— BEGIN —
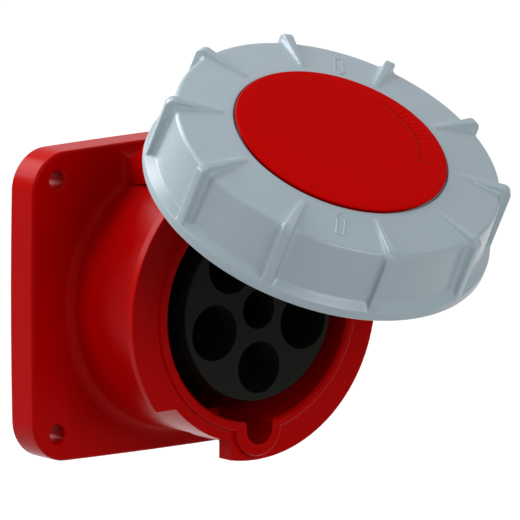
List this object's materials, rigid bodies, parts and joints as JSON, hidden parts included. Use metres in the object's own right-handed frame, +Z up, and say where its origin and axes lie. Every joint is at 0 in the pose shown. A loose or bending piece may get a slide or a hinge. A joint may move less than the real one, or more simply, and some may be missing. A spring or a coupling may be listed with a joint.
{
  "type": "industrial panel socket",
  "caption": "Red panel socket for an industrial pin-and-sleeve plug, square flange, round drum with bayonet collar, black contact insert and a hinged lid with a blue-grey turning ring.",
  "frame": {"origin": "centre of the flange's back face, on the socket's axis", "axes": "+Y into the panel, the socket faces -Y, +Z up, +X to the right seen from the front"},
  "size_m": [0.1132, 0.1643, 0.1307],
  "materials": {
    "housing_red": "semi-gloss moulded",
    "disc_red": "smooth gloss",
    "ring_grey": "fine matte moulded",
    "lid_grey": "fine matte moulded",
    "insert_black": "matte moulded",
    "block_black": "matte moulded",
    "contact_brass": "turned, plain",
    "screw_steel": "zinc plated",
    "spring_steel": "bright spring wire",
    "pin_steel": "stainless, ground",
    "seal_rubber": "soft matte",
    "washer_plastic": "slippery natural"
  },
  "bodies": {
    "socket_body": {"housing": "housing_red", "insert": "insert_black", "insert_seal": "seal_rubber", "terminal_block": "block_black", "contact_l1": "contact_brass", "contact_l2": "contact_brass", "contact_l3": "contact_brass", "contact_n": "contact_brass", "contact_e": "contact_brass", "contact_pilot": "contact_brass", "sleeve_springs": "spring_steel", "terminal_screws": "screw_steel", "insert_screws": "screw_steel", "flange_gasket": "seal_rubber", "hinge_pin": "pin_steel", "pin_clip": "spring_steel", "hinge_washers": "washer_plastic"},
    "lid_body": {"lid": "lid_grey", "lid_gasket": "seal_rubber", "lid_disc": "disc_red", "lid_screws": "screw_steel", "slide_washer": "washer_plastic"},
    "ring_body": {"bayonet_ring": "ring_grey"}
  },
  "joints": [
    {"name": "lid_hinge", "type": "hinge", "parent": "socket_body", "child": "lid_body", "pos_m": [0, -0.0291, 0.05099], "axis": [-1, 0, 0], "range_deg": [-59.5, 50.5]},
    {"name": "ring_turn", "type": "hinge", "parent": "lid_body", "child": "ring_body", "pos_m": [0, -0.09039, 0.05458], "axis": [0, 0.5075, -0.8616], "range_deg": [0, 120]}
  ]
}
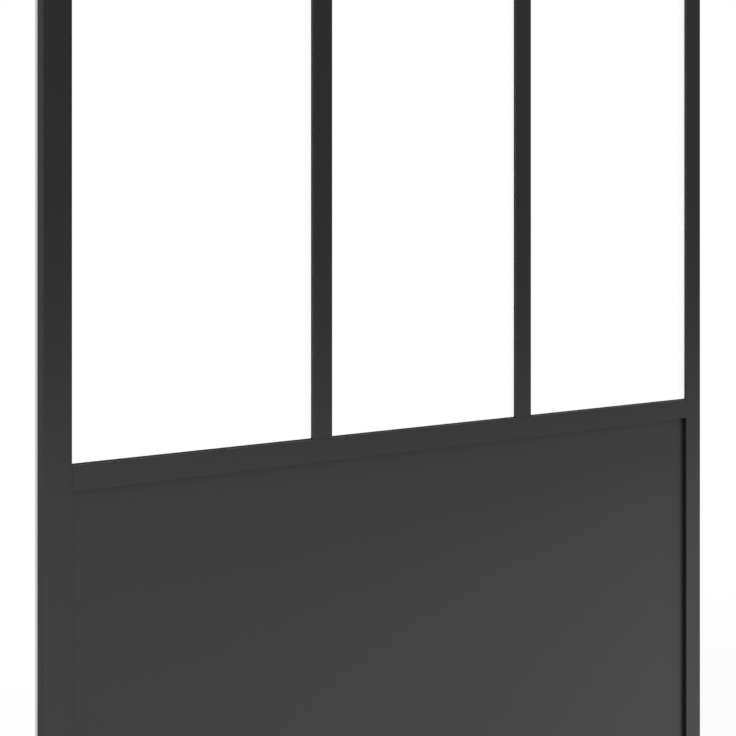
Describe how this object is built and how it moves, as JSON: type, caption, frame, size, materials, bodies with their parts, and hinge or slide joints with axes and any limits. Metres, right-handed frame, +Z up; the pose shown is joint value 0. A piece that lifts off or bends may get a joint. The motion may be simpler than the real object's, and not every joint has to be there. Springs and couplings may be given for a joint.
{
  "type": "shower screen",
  "caption": "Framed fixed shower screen with a wall channel, tall clear panes between slim dark bars and a solid dark lower panel.",
  "frame": {"origin": "on the wall face of the screen, in the middle of its depth, at floor level", "axes": "+X from the wall to the free edge, +Y from the front to the back, +Z up"},
  "size_m": [0.99, 0.021, 2],
  "materials": {
    "frame": "satin dark powder coat",
    "cap": "dark moulded plastic",
    "glass": "clear",
    "gasket": "matt black",
    "seal": "pale grey, matt",
    "panel": "satin dark powder coat"
  },
  "bodies": {
    "root": {"wall_channel": "frame", "wall_post": "frame", "free_post": "frame", "top_rail": "frame", "mid_rail": "frame", "bottom_rail": "frame", "glazing_bar_1": "frame", "glazing_bar_2": "frame", "bar_cap_1": "frame", "bar_cap_2": "frame", "pane_bead_wall": "frame", "pane_bead_free": "frame", "pane_bead_top": "frame", "pane_bead_bottom": "frame", "panel_bead_wall": "frame", "panel_bead_free": "frame", "panel_bead_top": "frame", "panel_bead_bottom": "frame", "wall_post_cap": "cap", "free_post_cap": "cap", "wall_post_foot": "cap", "free_post_foot": "cap", "wall_seal": "seal", "glass_pane_1": "glass", "glass_pane_2": "glass", "glass_pane_3": "glass", "pane_gasket_1": "gasket", "pane_gasket_2": "gasket", "pane_gasket_3": "gasket", "pane_blocks": "gasket", "panel_gasket": "gasket", "panel_blocks": "gasket", "floor_seal": "gasket", "lower_panel": "panel"}
  },
  "joints": []
}
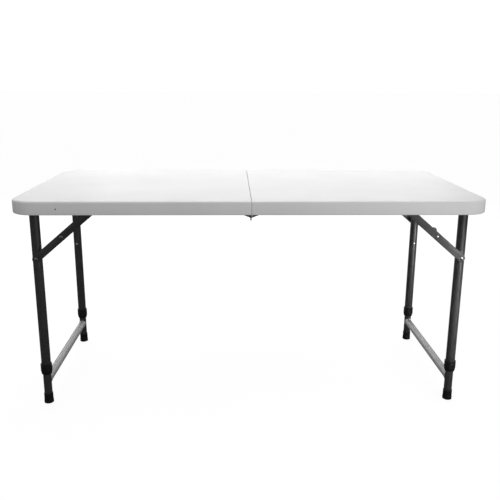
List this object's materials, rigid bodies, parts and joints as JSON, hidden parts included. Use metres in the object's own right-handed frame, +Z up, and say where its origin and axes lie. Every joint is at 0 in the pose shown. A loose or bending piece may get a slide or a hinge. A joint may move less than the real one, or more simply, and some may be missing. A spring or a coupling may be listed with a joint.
{
  "type": "folding table",
  "caption": "Fold-in-half table with a moulded rectangular top, deep rim and rounded corners, on two folding tubular leg frames with braces, crossbars and adjustable feet.",
  "frame": {"origin": "centre of the footprint, on the floor the feet stand on", "axes": "+X along the table's length towards its right end, +Y across its depth towards the far long edge, +Z up"},
  "size_m": [1.22, 0.61, 0.586],
  "materials": {
    "top_plastic": "fine pebbled texture",
    "dark_paint": "powder coat, satin",
    "grey_paint": "powder coat, satin",
    "black_plastic": "moulded, satin",
    "black_steel": "powder coat, satin",
    "zinc": "bright zinc plate"
  },
  "bodies": {
    "left_half": {"top_left": "top_plastic", "side_rail_left_near": "black_steel", "side_rail_left_far": "black_steel", "pivot_bracket_left_near": "black_steel", "pivot_bracket_left_far": "black_steel", "rail_rivet_left_near": "zinc", "rail_rivet_left_far": "zinc", "hinge_leaf_left_near": "black_steel", "hinge_leaf_left_far": "black_steel", "hinge_pin_near": "zinc", "hinge_pin_far": "zinc"},
    "right_half": {"top_right": "top_plastic", "side_rail_right_near": "black_steel", "side_rail_right_far": "black_steel", "pivot_bracket_right_near": "black_steel", "pivot_bracket_right_far": "black_steel", "rail_rivet_right_near": "zinc", "rail_rivet_right_far": "zinc", "hinge_leaf_right_near": "black_steel", "hinge_leaf_right_far": "black_steel"},
    "left_leg_frame": {"pivot_tube_left": "dark_paint", "outer_leg_left_near": "dark_paint", "outer_leg_left_far": "dark_paint", "collar_left_near": "black_plastic", "collar_left_far": "black_plastic", "leg_rivet_left_near": "zinc", "leg_rivet_left_far": "zinc"},
    "right_leg_frame": {"pivot_tube_right": "dark_paint", "outer_leg_right_near": "dark_paint", "outer_leg_right_far": "dark_paint", "collar_right_near": "black_plastic", "collar_right_far": "black_plastic", "leg_rivet_right_near": "zinc", "leg_rivet_right_far": "zinc"},
    "left_foot_frame": {"inner_leg_left_near": "dark_paint", "inner_leg_left_far": "dark_paint", "crossbar_left": "grey_paint", "foot_cap_left_near": "black_plastic", "foot_cap_left_far": "black_plastic"},
    "right_foot_frame": {"inner_leg_right_near": "dark_paint", "inner_leg_right_far": "dark_paint", "crossbar_right": "grey_paint", "foot_cap_right_near": "black_plastic", "foot_cap_right_far": "black_plastic"},
    "left_near_lower_link": {"lower_link_left_near": "dark_paint"},
    "left_far_lower_link": {"lower_link_left_far": "dark_paint"},
    "right_near_lower_link": {"lower_link_right_near": "dark_paint"},
    "right_far_lower_link": {"lower_link_right_far": "dark_paint"},
    "left_near_upper_link": {"upper_link_left_near": "dark_paint", "knee_rivet_left_near": "zinc"},
    "left_far_upper_link": {"upper_link_left_far": "dark_paint", "knee_rivet_left_far": "zinc"},
    "right_near_upper_link": {"upper_link_right_near": "dark_paint", "knee_rivet_right_near": "zinc"},
    "right_far_upper_link": {"upper_link_right_far": "dark_paint", "knee_rivet_right_far": "zinc"},
    "left_near_button": {"snap_button_left_near": "zinc"},
    "left_far_button": {"snap_button_left_far": "zinc"},
    "right_near_button": {"snap_button_right_near": "zinc"},
    "right_far_button": {"snap_button_right_far": "zinc"}
  },
  "joints": [
    {"name": "centre_fold", "type": "hinge", "parent": "left_half", "child": "right_half", "pos_m": [0, 0, 0.5395], "axis": [0, 1, 0], "range_deg": [0, 90]},
    {"name": "left_leg_fold", "type": "hinge", "parent": "left_half", "child": "left_leg_frame", "pos_m": [-0.566, 0, 0.556], "axis": [0, -1, 0], "range_deg": [0, 90]},
    {"name": "right_leg_fold", "type": "hinge", "parent": "right_half", "child": "right_leg_frame", "pos_m": [0.566, 0, 0.556], "axis": [0, 1, 0], "range_deg": [0, 90]},
    {"name": "left_height", "type": "slide", "parent": "left_leg_frame", "child": "left_foot_frame", "axis": [0, 0, 1], "range_m": [-0.157, 0]},
    {"name": "right_height", "type": "slide", "parent": "right_leg_frame", "child": "right_foot_frame", "axis": [0, 0, 1], "range_m": [-0.157, 0]},
    {"name": "left_near_lower_link_turn", "type": "hinge", "parent": "left_leg_frame", "child": "left_near_lower_link", "pos_m": [-0.566, -0.235, 0.42], "axis": [0, -1, 0], "range_deg": [0, 49.55]},
    {"name": "left_far_lower_link_turn", "type": "hinge", "parent": "left_leg_frame", "child": "left_far_lower_link", "pos_m": [-0.566, 0.235, 0.42], "axis": [0, -1, 0], "range_deg": [0, 49.55]},
    {"name": "right_near_lower_link_turn", "type": "hinge", "parent": "right_leg_frame", "child": "right_near_lower_link", "pos_m": [0.566, -0.235, 0.42], "axis": [0, 1, 0], "range_deg": [0, 49.55]},
    {"name": "right_far_lower_link_turn", "type": "hinge", "parent": "right_leg_frame", "child": "right_far_lower_link", "pos_m": [0.566, 0.235, 0.42], "axis": [0, 1, 0], "range_deg": [0, 49.55]},
    {"name": "left_near_upper_link_turn", "type": "hinge", "parent": "left_half", "child": "left_near_upper_link", "pos_m": [-0.4065, -0.2394, 0.556], "axis": [0, -1, 0], "range_deg": [-40.45, 0]},
    {"name": "left_far_upper_link_turn", "type": "hinge", "parent": "left_half", "child": "left_far_upper_link", "pos_m": [-0.4065, 0.2394, 0.556], "axis": [0, -1, 0], "range_deg": [-40.45, 0]},
    {"name": "right_near_upper_link_turn", "type": "hinge", "parent": "right_half", "child": "right_near_upper_link", "pos_m": [0.4065, -0.2394, 0.556], "axis": [0, 1, 0], "range_deg": [-40.45, 0]},
    {"name": "right_far_upper_link_turn", "type": "hinge", "parent": "right_half", "child": "right_far_upper_link", "pos_m": [0.4065, 0.2394, 0.556], "axis": [0, 1, 0], "range_deg": [-40.45, 0]},
    {"name": "left_near_button_press", "type": "slide", "parent": "left_leg_frame", "child": "left_near_button", "axis": [0, -1, 0], "range_m": [0, 0.0024], "stiffness_N_per_m": 1500},
    {"name": "left_far_button_press", "type": "slide", "parent": "left_leg_frame", "child": "left_far_button", "axis": [0, 1, 0], "range_m": [0, 0.0024], "stiffness_N_per_m": 1500},
    {"name": "right_near_button_press", "type": "slide", "parent": "right_leg_frame", "child": "right_near_button", "axis": [0, -1, 0], "range_m": [0, 0.0024], "stiffness_N_per_m": 1500},
    {"name": "right_far_button_press", "type": "slide", "parent": "right_leg_frame", "child": "right_far_button", "axis": [0, 1, 0], "range_m": [0, 0.0024], "stiffness_N_per_m": 1500}
  ],
  "couplings": [
    {"joint": "left_near_lower_link_turn", "follows": "left_leg_fold", "ratio": 0.55052},
    {"joint": "left_far_lower_link_turn", "follows": "left_leg_fold", "ratio": 0.55052},
    {"joint": "right_near_lower_link_turn", "follows": "right_leg_fold", "ratio": 0.55052},
    {"joint": "right_far_lower_link_turn", "follows": "right_leg_fold", "ratio": 0.55052},
    {"joint": "left_near_upper_link_turn", "follows": "left_leg_fold", "ratio": -0.44948},
    {"joint": "left_far_upper_link_turn", "follows": "left_leg_fold", "ratio": -0.44948},
    {"joint": "right_near_upper_link_turn", "follows": "right_leg_fold", "ratio": -0.44948},
    {"joint": "right_far_upper_link_turn", "follows": "right_leg_fold", "ratio": -0.44948}
  ]
}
— END —
PROBLEM TO SOLVE » Gather up the lines that contain the word "origin".

OUTPUT FOR THIS EXERCISE »
List this object's materials, rigid bodies, parts and joints as JSON, hidden parts included. Use metres in the object's own right-handed frame, +Z up, and say where its origin and axes lie. Every joint is at 0 in the pose shown. A loose or bending piece may get a slide or a hinge. A joint may move less than the real one, or more simply, and some may be missing. A spring or a coupling may be listed with a joint.
  "frame": {"origin": "centre of the flange's back face, on the socket's axis", "axes": "+Y into the panel, the socket faces -Y, +Z up, +X to the right seen from the front"},
  "frame": {"origin": "on the wall face of the screen, in the middle of its depth, at floor level", "axes": "+X from the wall to the free edge, +Y from the front to the back, +Z up"},
List this object's materials, rigid bodies, parts and joints as JSON, hidden parts included. Use metres in the object's own right-handed frame, +Z up, and say where its origin and axes lie. Every joint is at 0 in the pose shown. A loose or bending piece may get a slide or a hinge. A joint may move less than the real one, or more simply, and some may be missing. A spring or a coupling may be listed with a joint.
  "frame": {"origin": "centre of the footprint, on the floor the feet stand on", "axes": "+X along the table's length towards its right end, +Y across its depth towards the far long edge, +Z up"},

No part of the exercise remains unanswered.